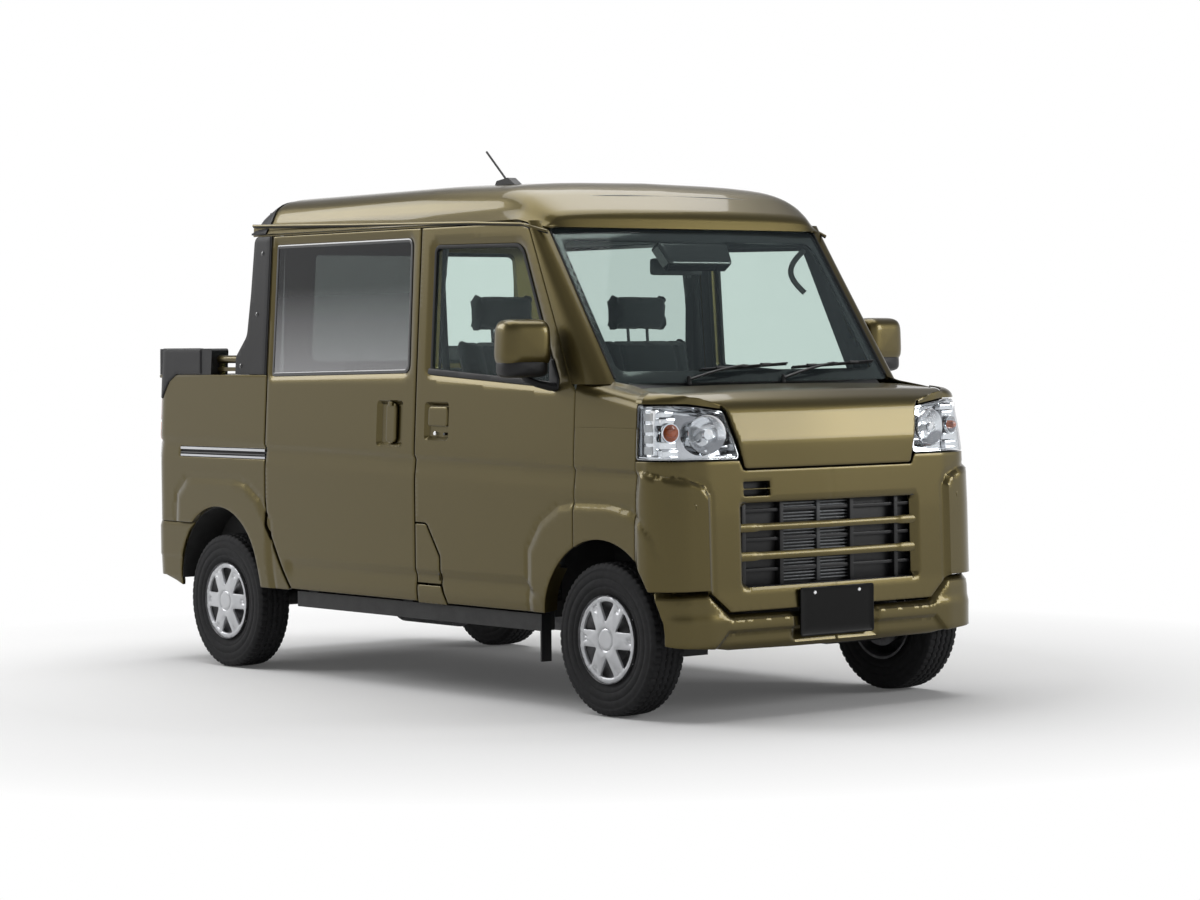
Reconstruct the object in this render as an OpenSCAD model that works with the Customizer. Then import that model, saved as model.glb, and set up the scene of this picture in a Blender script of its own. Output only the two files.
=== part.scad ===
// Four-door kei deck truck: cab with two hinged and two sliding doors and a short drop-gate bed.
// Millimetres. +X forward, +Y left, +Z up; the origin is on the ground, midway between the bumpers.

/* [Overall] */
// Front bumper to front axle
front_overhang = 397.5; // [380:2.5:480]
// Distance between the axles
wheelbase = 2450; // [2040:10:2950]
// Rear axle to rear bumper
rear_overhang = 547.5; // [540:2.5:660]
// Width over the body sides
body_w = 1475; // [1380:5:1770]
// Height of the roof crown
body_h = 1890; // [1820:5:2270]

/* [Wheels] */
// Tyre outside diameter
tyre_d = 537; // [500:1:560]
// Tyre width
tyre_w = 145; // [121:1:165]
// Bead seat diameter of the rim
rim_d = 309; // [280:1:330]
// Tyre side to body side
tyre_inset = 12; // [5:1:30]
// Radius of the front wheel arch
front_arch_r = 324; // [318:1:340]
// Radius of the rear wheel arch
rear_arch_r = 301; // [296:1:320]
// Half length of the front wheel housing, round the steered wheel
housing_r = 340; // [334:1:350]
// Steering axis to the middle of the tyre
kingpin_offset = 100; // [97:1:110]
// Radius of the stub axle that carries a wheel
stub_r = 15; // [12:0.5:19]

/* [Panels] */
// Gap between closed panels
panel_gap = 8; // [7:0.5:10]
// Thickness of a door below its window
door_t = 58; // [48:1:64]
// Thickness of a door's window frame
frame_t = 34; // [28:1:40]
// Thickness of fixed outer panels
skin_t = 24; // [18:1:30]
// Thickness of window glass
glass_t = 5; // [4:0.5:6]
// Height of the window sills
belt_z = 1185; // [1150:5:1220]
// Height of the lower edge of the doors
door_low_z = 342; // [330:2:360]

/* [Bed] */
// Height of the bed floor
bed_floor_z = 690; // [680:5:720]
// Height of the bed sides
bed_top_z = 1180; // [1100:5:1220]
// Thickness of the bed sides
bed_side_t = 95; // [80:1:110]
// Thickness of the tailgate
gate_t = 34; // [28:1:40]

/* [Seats] */
// Width of a front seat
seat_w = 470; // [400:5:500]
// Height of the front seat cushions
seat_z = 745; // [720:5:780]

/* [Hinges] */
// Hinge pin radius
pin_r = 5; // [4:0.25:6]
// Hinge axis to the front edge of a door
hinge_setback = 70; // [66:1:80]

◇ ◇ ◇

## Aim
Take the lines above from the first through the one containing "body_h = 1890; // [1820:5:2270]" and reproduce them exactly; include nothing else.

## Written reply
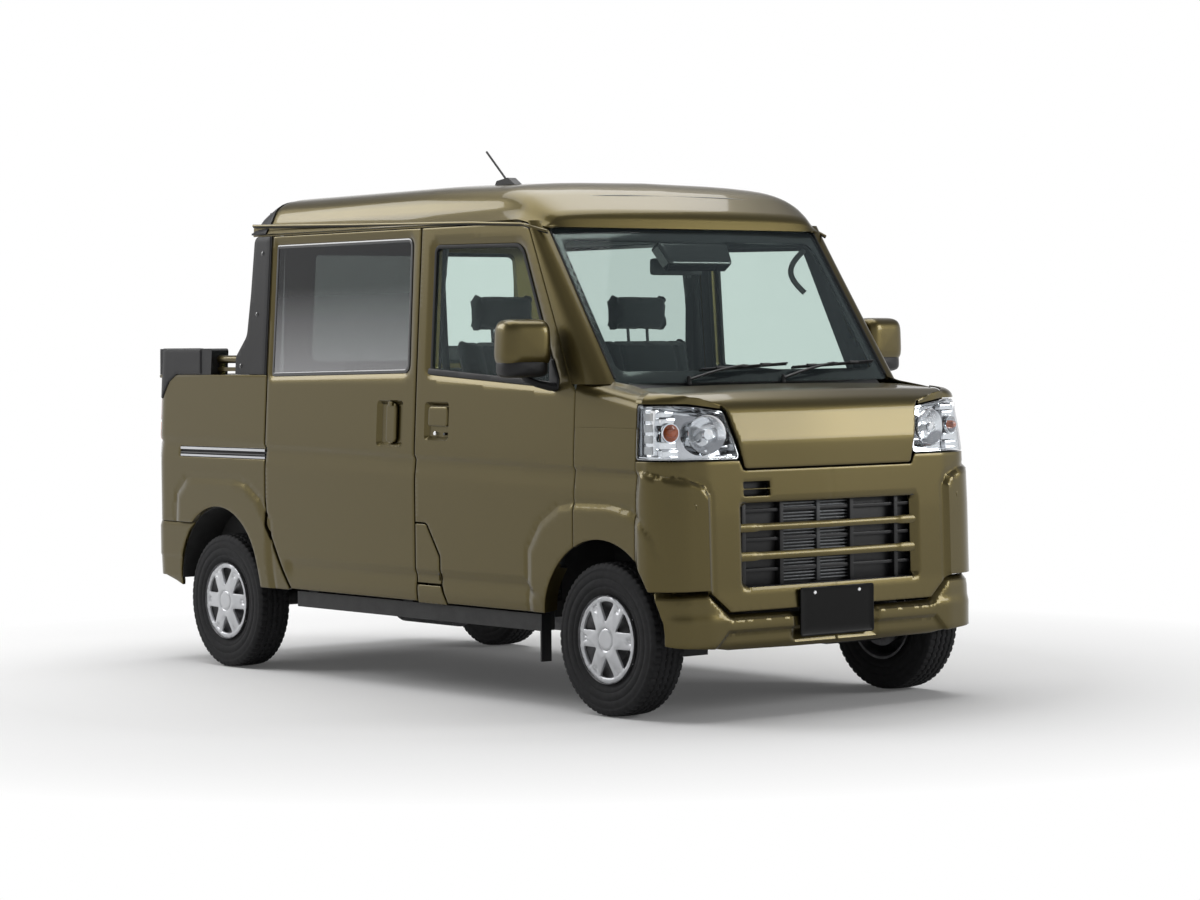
Reconstruct the object in this render as an OpenSCAD model that works with the Customizer. Then import that model, saved as model.glb, and set up the scene of this picture in a Blender script of its own. Output only the two files.
=== part.scad ===
// Four-door kei deck truck: cab with two hinged and two sliding doors and a short drop-gate bed.
// Millimetres. +X forward, +Y left, +Z up; the origin is on the ground, midway between the bumpers.

/* [Overall] */
// Front bumper to front axle
front_overhang = 397.5; // [380:2.5:480]
// Distance between the axles
wheelbase = 2450; // [2040:10:2950]
// Rear axle to rear bumper
rear_overhang = 547.5; // [540:2.5:660]
// Width over the body sides
body_w = 1475; // [1380:5:1770]
// Height of the roof crown
body_h = 1890; // [1820:5:2270]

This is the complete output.